The quartet has been ensemble-in-residence at the New England
Conservatory and the Isabella Stewart Gardner Museum for
twenty-three years; and has worked extensively as performers and
educators with the Library of Congress (highlighting both its
manuscripts and instrument collections); the Chamber Music
Society of Lincoln Center and the Taos School of Music. The
ensemble joined the Emerson Quartet as the 2014-15 Hittman
Ensembles in Residence at the Peabody Institute in Baltimore,
and its upcoming season includes substantial residencies at
Colorado State University in Fort Collins, Kansas University in
Lawrence, and the San Francisco Conservatory.
The
ensemble has been acclaimed for its presentation of the cycle of
Bartok String Quartets as well as its lecture"BARTOK: PATHS NOT
TAKEN," both of which give audiences a once-in-a-lifetime chance
to hear a set of rediscovered alternate movements Béla Bartók
drafted for his six Quartets. Describing a Bartok concert at the
Curtis Institute, the Philadelphia Inquirer wrote that the
quartet"performed at a high standard that brought you so deeply
into the music's inner workings that you wondered if your brain
could take it all in ... The music's mystery, violence, and
sorrow become absolutely inescapable."
Also noteworthy in the BSQ repertory are its dramatic
discoveries within the manuscripts of the Beethoven Quartets,
and its performances of the COMPLETE CYCLE; the BEETHOVEN
DECATHALON (four concerts of Beethoven’s last ten quartets, all
with pre-concert lectures exploring his manuscripts); and single
BEETHOVEN TRYPTICH concerts (one concert including three
quartets). Its expansive repertoire also includes the
Shostakovich Cycle and those of Mendelssohn, Dvorak, Brahms,
Schumann, Schoenberg, Janacek, Lera Auerbach, Tchaikovsky, and
Gunther Schuller.
The Quartet has collaborated with some of this generation’s most
important composers, including Gunther Schuller, John Cage,
Gyorgy Ligeti, Steve Reich, Osvaldo Golijov, Jennifer Higdon,
Steve Mackey, John Harbison, and Leon Kirchner, among many
others; and has performed on major concert stages across the
globe, including appearances at Carnegie Hall, the Berlin
Philharmonie, Wigmore Hall, Suntory Hall, the Concertgebouw,
Seoul Arts Center, Shanghai Oriental Arts Center, the Incontri
in Terra di Siena Chamber Music Festival in Tuscany, the Prague
Spring Festival and the Haydn Festival in Eisenstadt.

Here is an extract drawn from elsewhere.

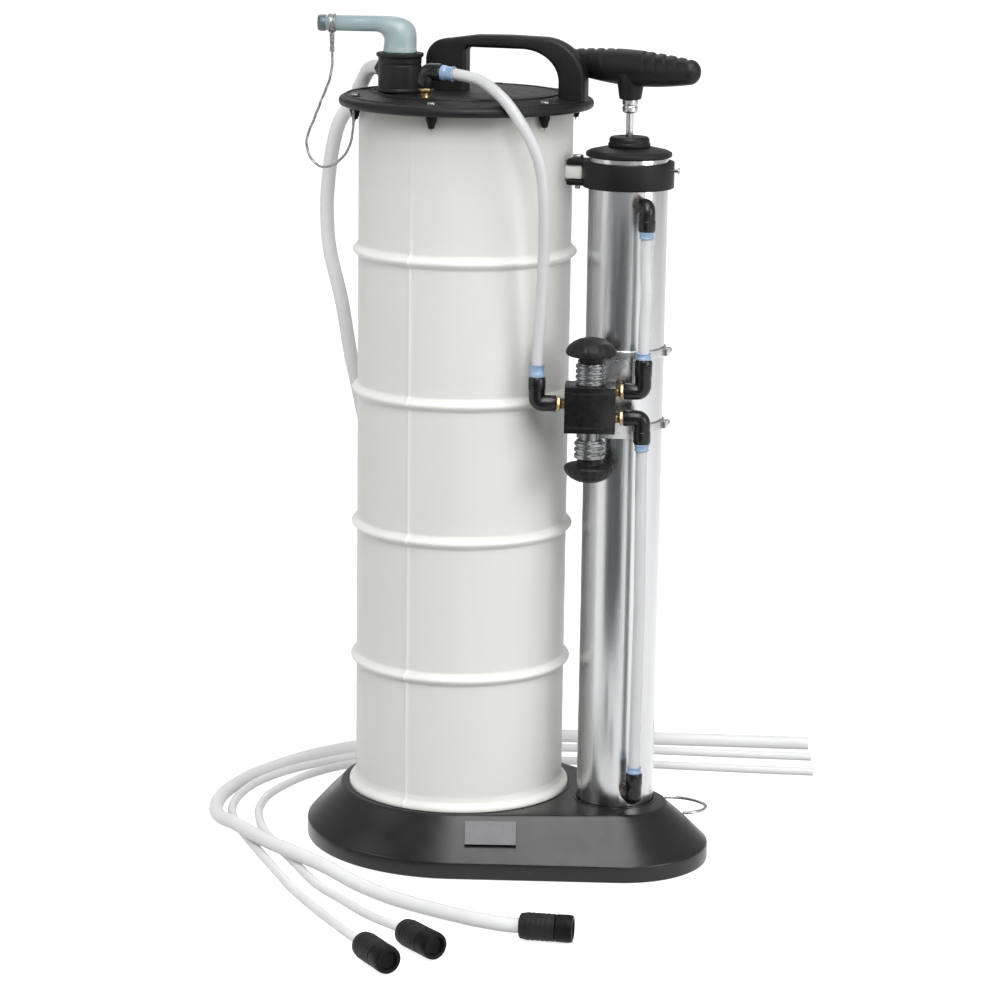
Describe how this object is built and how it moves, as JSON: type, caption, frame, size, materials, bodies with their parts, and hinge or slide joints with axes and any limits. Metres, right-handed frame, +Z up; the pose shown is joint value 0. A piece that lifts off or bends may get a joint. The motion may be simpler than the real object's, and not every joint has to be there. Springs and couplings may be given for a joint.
{
  "type": "fluid transfer pump",
  "caption": "Tall ribbed tank with a hand vacuum pump, change-over valve and air lines on one base, with a swivel spout, a carry handle and suction tubes.",
  "frame": {"origin": "on the floor, on the tank's vertical axis", "axes": "+Z up; +X along the base's straight front edge towards the hand pump's side; -Y is the front"},
  "size_m": [0.5745, 0.8717, 0.7525],
  "materials": {
    "black_plastic": "satin moulded",
    "rubber": "matte",
    "milky_plastic": "translucent blow-moulded",
    "aluminium": "polished",
    "steel": "plated",
    "blue_grey_plastic": "satin, slightly see-through",
    "blue_plastic": "moulded",
    "clear_tube": "milky see-through",
    "plate": "matte, blank"
  },
  "bodies": {
    "frame": {"base_shell": "black_plastic", "base_mat": "rubber", "name_plate": "plate", "tank": "milky_plastic", "tank_gasket": "rubber", "lid": "black_plastic", "lid_screw_1": "steel", "lid_screw_2": "steel", "lid_screw_3": "steel", "lid_screw_4": "steel", "lid_screw_5": "steel", "lid_screw_6": "steel", "carry_handle": "black_plastic", "spout_socket": "black_plastic", "lanyard": "steel", "float_cage": "black_plastic", "pump_tube": "aluminium", "pump_foot": "black_plastic", "pump_cap": "black_plastic", "rod_gland": "black_plastic", "clamp_band": "black_plastic", "clamp_bolt": "steel", "valve_bracket": "steel", "valve_body": "black_plastic", "elbow_lid": "black_plastic", "elbow_valve_tank": "black_plastic", "elbow_valve_upper": "black_plastic", "elbow_valve_lower": "black_plastic", "elbow_pump_top": "black_plastic", "elbow_pump_bottom": "black_plastic", "collar_lid": "blue_plastic", "collar_valve_tank": "blue_plastic", "collar_valve_upper": "blue_plastic", "collar_valve_lower": "blue_plastic", "collar_pump_top": "blue_plastic", "collar_pump_bottom": "blue_plastic", "vacuum_line": "clear_tube", "air_line_upper": "clear_tube", "air_line_lower": "clear_tube", "suction_hose": "clear_tube", "suction_coil": "clear_tube", "suction_connector": "rubber", "tube_large": "clear_tube", "tube_large_connector": "rubber", "tube_middle": "clear_tube", "tube_middle_connector": "rubber", "tube_inner": "clear_tube", "tube_inner_connector": "rubber", "tube_hook": "steel"},
    "piston": {"piston": "black_plastic", "piston_seal": "rubber"},
    "grip": {"pump_rod": "steel", "t_grip": "black_plastic"},
    "spool": {"valve_spool": "steel", "valve_knob_upper": "black_plastic", "valve_knob_lower": "black_plastic"},
    "spout": {"pour_spout": "blue_grey_plastic", "spout_oring": "rubber", "lanyard_clip": "steel"},
    "float": {"float": "milky_plastic"}
  },
  "joints": [
    {"name": "piston_slide", "type": "slide", "parent": "frame", "child": "piston", "axis": [0, 0, 1], "range_m": [0, 0.49]},
    {"name": "grip_spin", "type": "hinge", "parent": "piston", "child": "grip", "pos_m": [0.145, -0.0388, 0.68], "axis": [0, 0, 1], "range_deg": [-120, 0]},
    {"name": "spool_slide", "type": "slide", "parent": "frame", "child": "spool", "axis": [0, 0, 1], "range_m": [0, 0.007]},
    {"name": "spout_turn", "type": "hinge", "parent": "frame", "child": "spout", "pos_m": [-0.057, -0.026, 0.7195], "axis": [0, 0, 1], "range_deg": [-60, 75]},
    {"name": "float_slide", "type": "slide", "parent": "frame", "child": "float", "axis": [0, 0, 1], "range_m": [0, 0.02]}
  ]
}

The 2015-16 season includes performances in Switzerland, Japan,
Korea and China; the Bartók Cycle in Boston, San Francisco and
at the Library of Congress; and appearances at the Schubert Club
in Minneapolis, Amherst College, and Trinity Church Wall Street,
to name only a few.
"Nothing less than masterful" (Cleveland.com), the Borromeo
Quartet has received numerous awards throughout its illustrious
career, including Lincoln Center’s Avery Fisher Career Grant and
Martin E. Segal Award, and Chamber Music America’s Cleveland
Quartet Award. It was also a recipient of the Young Concert
Artists International Auditions and top prizes at the
International String Quartet Competition in Evian, France.